Certo, l’incubo di quella “polvere bianca” – «l’amianto che si sprigionava nell’aria e a noi sembrava che fosse talco» – non lo abbandonerà mai, ma la vita adesso sembra aver ripreso colore. «Sono riuscito a trovare quella fiducia nella giustizia che ormai avevo perso – racconta Salvatore – ma è stata dura affrontare questa situazione dal punto di vista economico e psicologico».

Salvatore – adesso che la Cassazione ha accolto il suo ricorso contro l’Inps, ritenendo ingiusto il rigetto di quest’ultima dei benefici contributivi – ricorda da sopravvissuto quegli anni quando «si imparava il mestiere in impianti dove si era esposti all’amianto e all’acido aldeide senza alcuna protezione né indottrinamento». Negli anni del suo apprendistato si usavano elmetti e guanti, ma questi «contenevano amianto perché era un forte isolante» e se stava nei pressi di un saldatore «i teloni per proteggersi dalle scheggiature erano di amianto».

La speranza

C’è stato un momento in cui Patania ha riacquistato un po’ di speranza, nell’attesa che la Cassazione dicesse la sua e ribaltasse il suo destino. «Anni fa ero in macchina col mio nipotino, lo conducevo a lezione d’inglese.

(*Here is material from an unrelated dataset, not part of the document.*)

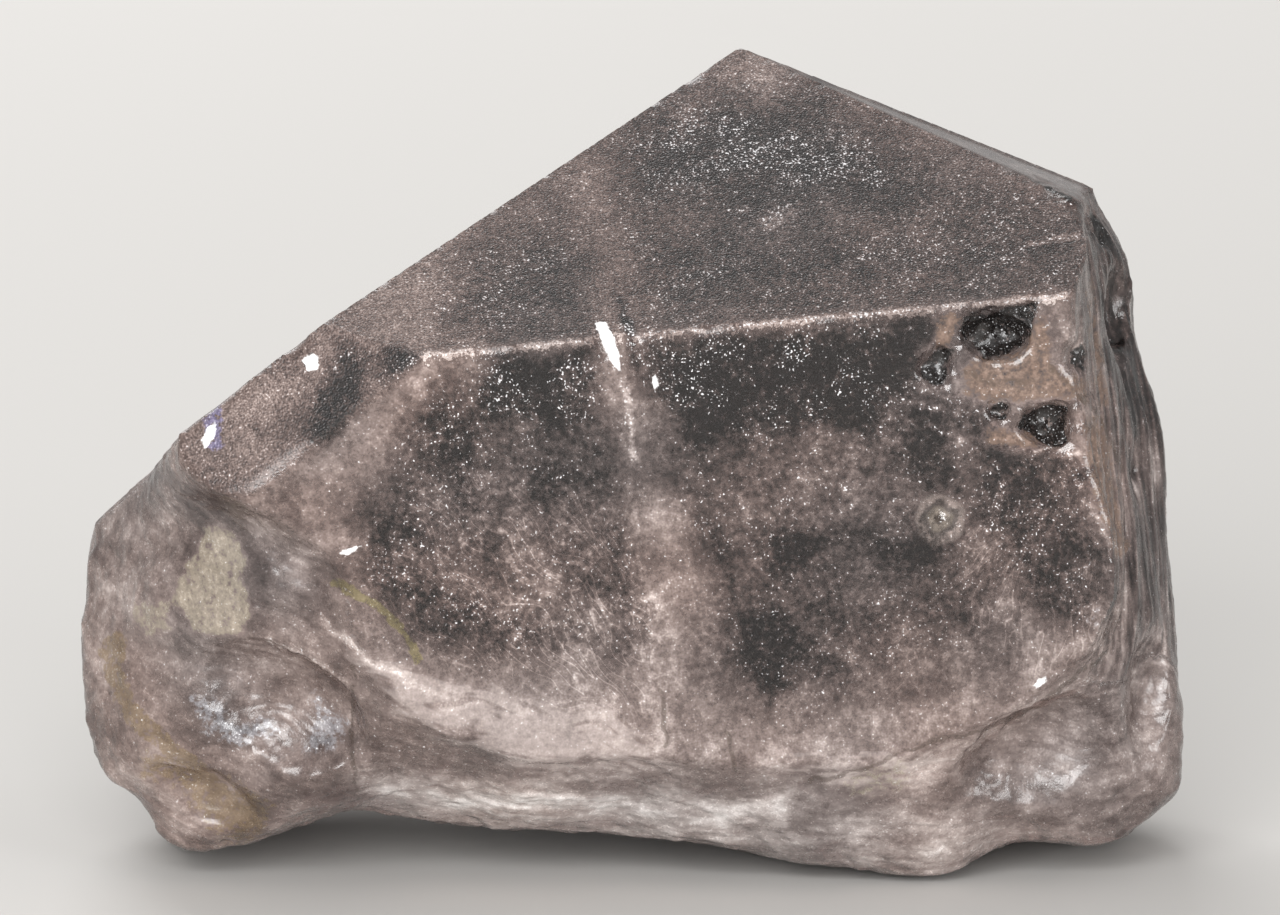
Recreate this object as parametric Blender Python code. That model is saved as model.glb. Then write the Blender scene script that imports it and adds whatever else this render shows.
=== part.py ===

Gli ho chiesto – non attendendomi una vera risposta – “Ma tu che pensi? Ce la farà il nonno, nella sua battaglia, ad avere giustizia?” Non lo scorderò mai: “Sì nonno, ce la farai. È ovvio”, mi disse il mio nipotino, come fosse un adulto. Quelle parole mi sono entrate nel cuore e mi hanno un po’ tranquillizzato. Per me in quell’attimo, prima ancora che davanti alle carte giudiziarie che sarebbero arrivate tempo dopo, è ricominciata la mia resurrezione».